(Problem to solve)
Find the lines that contain the word "data" and copy each one.

•••••

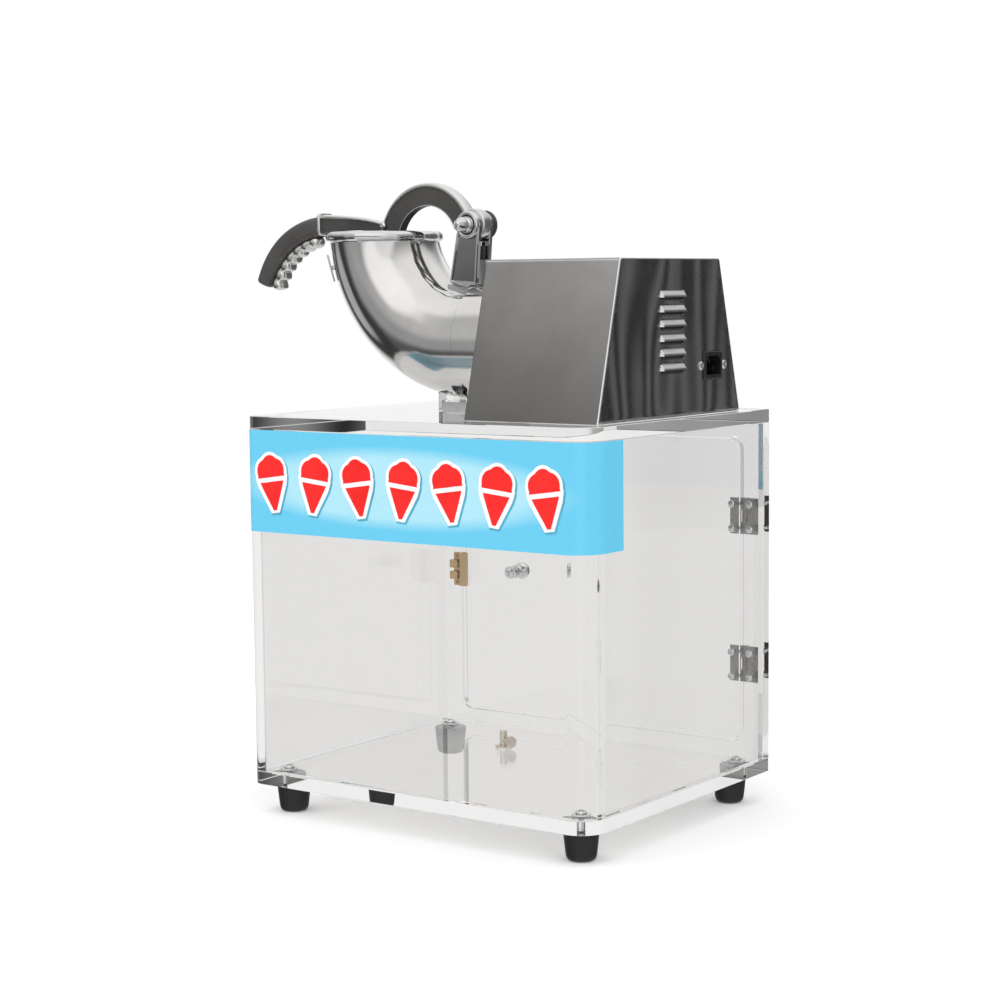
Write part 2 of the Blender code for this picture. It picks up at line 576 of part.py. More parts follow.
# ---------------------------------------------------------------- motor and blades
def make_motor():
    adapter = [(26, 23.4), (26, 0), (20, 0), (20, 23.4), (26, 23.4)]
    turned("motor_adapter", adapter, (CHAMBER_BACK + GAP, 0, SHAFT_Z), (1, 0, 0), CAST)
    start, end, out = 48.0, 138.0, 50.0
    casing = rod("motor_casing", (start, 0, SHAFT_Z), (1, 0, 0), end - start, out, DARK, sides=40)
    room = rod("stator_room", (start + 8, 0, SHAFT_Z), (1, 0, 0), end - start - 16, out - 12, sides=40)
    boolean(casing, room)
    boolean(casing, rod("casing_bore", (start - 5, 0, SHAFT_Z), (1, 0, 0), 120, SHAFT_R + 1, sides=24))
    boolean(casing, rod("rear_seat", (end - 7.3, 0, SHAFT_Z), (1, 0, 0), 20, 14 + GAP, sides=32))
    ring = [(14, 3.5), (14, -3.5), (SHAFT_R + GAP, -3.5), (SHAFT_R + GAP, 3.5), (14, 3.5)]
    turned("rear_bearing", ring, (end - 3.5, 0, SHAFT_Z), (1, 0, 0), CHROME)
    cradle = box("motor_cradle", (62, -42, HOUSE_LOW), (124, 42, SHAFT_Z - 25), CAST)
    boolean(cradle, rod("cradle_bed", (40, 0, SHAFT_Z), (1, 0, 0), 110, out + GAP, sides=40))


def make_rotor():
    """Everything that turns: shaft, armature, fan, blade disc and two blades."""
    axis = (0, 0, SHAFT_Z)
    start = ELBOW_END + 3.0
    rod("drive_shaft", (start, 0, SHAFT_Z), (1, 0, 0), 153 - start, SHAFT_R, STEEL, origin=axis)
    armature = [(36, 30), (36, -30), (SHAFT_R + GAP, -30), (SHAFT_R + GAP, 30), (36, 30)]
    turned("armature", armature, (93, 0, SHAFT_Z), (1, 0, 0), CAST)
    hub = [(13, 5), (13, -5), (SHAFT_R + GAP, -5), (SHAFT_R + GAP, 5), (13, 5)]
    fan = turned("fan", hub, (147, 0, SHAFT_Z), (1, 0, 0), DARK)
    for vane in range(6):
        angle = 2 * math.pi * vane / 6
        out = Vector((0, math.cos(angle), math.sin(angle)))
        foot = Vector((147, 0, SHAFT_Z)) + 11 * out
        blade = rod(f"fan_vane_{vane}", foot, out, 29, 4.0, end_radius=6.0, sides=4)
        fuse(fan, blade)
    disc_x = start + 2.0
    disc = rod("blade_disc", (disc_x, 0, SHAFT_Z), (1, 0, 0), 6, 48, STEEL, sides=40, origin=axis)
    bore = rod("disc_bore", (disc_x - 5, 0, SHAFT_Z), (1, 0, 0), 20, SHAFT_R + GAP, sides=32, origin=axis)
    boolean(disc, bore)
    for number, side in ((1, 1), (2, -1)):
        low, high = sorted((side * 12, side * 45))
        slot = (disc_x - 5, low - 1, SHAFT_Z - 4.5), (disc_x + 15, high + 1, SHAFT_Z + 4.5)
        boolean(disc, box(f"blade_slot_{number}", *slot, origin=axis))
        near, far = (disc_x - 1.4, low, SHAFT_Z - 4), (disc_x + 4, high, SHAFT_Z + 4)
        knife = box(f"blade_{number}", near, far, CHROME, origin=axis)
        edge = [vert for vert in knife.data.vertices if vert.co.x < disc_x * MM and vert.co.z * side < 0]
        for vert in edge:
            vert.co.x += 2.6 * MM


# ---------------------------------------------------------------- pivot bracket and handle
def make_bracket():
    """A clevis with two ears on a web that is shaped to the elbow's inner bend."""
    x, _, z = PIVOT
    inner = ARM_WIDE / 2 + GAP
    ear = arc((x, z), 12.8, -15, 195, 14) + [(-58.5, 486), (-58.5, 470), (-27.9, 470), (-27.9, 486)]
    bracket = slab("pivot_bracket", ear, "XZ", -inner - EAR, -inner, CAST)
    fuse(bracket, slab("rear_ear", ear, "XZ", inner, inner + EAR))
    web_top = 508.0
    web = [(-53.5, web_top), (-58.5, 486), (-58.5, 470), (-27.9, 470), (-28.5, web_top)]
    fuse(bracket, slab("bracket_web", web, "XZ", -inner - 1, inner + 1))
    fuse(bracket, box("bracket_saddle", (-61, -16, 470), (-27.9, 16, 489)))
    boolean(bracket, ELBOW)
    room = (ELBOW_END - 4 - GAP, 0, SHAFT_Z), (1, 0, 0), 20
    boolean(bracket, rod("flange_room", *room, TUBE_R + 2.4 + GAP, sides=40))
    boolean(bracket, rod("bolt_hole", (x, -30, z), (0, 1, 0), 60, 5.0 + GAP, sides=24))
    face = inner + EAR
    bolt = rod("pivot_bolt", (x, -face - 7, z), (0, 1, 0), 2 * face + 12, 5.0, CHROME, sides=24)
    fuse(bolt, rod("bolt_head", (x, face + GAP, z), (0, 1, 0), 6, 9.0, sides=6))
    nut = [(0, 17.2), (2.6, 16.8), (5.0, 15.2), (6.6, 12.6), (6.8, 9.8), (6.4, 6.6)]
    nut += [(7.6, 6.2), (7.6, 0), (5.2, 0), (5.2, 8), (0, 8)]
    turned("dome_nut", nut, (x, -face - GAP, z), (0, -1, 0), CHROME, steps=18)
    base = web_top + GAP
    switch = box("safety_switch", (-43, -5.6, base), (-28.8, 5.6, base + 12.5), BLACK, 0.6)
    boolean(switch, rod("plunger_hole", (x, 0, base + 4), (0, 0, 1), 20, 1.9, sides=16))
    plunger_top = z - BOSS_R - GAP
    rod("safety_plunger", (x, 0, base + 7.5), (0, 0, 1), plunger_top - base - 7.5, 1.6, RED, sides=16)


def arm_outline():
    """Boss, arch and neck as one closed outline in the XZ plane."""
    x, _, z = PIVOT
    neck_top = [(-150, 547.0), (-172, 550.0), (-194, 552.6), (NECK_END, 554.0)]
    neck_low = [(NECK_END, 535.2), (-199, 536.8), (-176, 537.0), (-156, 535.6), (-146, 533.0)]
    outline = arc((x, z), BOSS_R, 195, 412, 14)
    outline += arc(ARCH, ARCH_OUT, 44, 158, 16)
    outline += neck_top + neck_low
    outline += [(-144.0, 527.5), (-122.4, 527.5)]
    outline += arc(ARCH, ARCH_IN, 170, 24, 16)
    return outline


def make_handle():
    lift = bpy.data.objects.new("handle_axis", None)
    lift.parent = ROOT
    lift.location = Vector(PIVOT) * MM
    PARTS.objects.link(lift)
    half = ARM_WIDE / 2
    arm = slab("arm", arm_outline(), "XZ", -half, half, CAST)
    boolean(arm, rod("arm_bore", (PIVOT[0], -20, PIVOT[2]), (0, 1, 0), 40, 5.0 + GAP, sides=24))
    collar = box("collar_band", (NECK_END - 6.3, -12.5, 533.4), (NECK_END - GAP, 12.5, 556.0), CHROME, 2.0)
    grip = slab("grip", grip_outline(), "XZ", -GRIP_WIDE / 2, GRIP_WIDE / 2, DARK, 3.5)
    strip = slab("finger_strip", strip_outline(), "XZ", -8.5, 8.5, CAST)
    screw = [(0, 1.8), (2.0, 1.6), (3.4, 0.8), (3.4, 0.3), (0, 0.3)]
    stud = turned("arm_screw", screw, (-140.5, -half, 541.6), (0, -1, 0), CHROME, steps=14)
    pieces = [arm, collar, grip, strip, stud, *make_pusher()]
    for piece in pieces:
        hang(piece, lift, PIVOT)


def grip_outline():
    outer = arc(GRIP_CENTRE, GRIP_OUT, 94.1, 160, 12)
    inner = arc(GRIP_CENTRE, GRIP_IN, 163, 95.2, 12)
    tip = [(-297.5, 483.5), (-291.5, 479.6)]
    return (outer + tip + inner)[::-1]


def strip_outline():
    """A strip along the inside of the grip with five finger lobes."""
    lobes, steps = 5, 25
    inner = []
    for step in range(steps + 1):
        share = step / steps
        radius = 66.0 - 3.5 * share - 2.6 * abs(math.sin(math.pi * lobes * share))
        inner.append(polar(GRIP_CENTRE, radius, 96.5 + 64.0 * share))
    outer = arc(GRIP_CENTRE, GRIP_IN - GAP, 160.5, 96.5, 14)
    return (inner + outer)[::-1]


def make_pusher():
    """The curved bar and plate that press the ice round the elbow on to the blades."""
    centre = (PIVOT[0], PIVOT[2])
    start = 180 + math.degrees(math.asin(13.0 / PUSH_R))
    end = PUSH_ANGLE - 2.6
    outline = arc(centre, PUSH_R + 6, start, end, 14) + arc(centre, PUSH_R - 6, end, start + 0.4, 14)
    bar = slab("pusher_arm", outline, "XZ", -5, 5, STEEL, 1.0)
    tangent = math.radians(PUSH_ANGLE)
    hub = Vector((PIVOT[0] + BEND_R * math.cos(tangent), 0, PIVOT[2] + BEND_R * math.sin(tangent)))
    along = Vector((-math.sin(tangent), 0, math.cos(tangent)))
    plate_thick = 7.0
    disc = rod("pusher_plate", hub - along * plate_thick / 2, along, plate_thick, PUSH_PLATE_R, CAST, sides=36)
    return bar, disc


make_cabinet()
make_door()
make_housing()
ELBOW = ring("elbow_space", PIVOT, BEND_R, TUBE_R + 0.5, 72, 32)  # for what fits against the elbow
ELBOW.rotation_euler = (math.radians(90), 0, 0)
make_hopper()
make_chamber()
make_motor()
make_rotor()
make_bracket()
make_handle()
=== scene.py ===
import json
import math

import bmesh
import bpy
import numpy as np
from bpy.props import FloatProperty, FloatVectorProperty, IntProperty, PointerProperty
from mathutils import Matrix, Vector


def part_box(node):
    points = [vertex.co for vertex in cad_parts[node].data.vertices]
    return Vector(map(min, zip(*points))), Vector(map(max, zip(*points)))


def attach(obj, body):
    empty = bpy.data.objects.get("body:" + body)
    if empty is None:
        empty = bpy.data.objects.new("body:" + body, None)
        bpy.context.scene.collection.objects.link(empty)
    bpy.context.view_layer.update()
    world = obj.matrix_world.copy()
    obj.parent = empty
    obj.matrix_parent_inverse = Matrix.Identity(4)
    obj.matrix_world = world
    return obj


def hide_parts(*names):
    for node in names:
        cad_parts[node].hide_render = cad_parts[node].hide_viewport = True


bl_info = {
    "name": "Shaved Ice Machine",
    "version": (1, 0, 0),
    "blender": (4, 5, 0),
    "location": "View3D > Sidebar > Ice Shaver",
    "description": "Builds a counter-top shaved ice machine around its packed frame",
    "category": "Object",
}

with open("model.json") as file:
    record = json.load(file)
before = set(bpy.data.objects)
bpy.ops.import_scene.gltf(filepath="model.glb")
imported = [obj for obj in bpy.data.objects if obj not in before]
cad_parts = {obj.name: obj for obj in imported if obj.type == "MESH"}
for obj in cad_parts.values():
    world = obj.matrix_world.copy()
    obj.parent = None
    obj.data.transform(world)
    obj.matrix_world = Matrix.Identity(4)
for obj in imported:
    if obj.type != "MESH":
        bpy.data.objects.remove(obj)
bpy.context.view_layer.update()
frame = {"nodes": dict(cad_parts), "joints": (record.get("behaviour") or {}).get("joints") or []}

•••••

(Answer to the problem)
        edge = [vert for vert in knife.data.vertices if vert.co.x < disc_x * MM and vert.co.z * side < 0]
    lift = bpy.data.objects.new("handle_axis", None)
    points = [vertex.co for vertex in cad_parts[node].data.vertices]
    empty = bpy.data.objects.get("body:" + body)
        empty = bpy.data.objects.new("body:" + body, None)
before = set(bpy.data.objects)
imported = [obj for obj in bpy.data.objects if obj not in before]
    obj.data.transform(world)
        bpy.data.objects.remove(obj)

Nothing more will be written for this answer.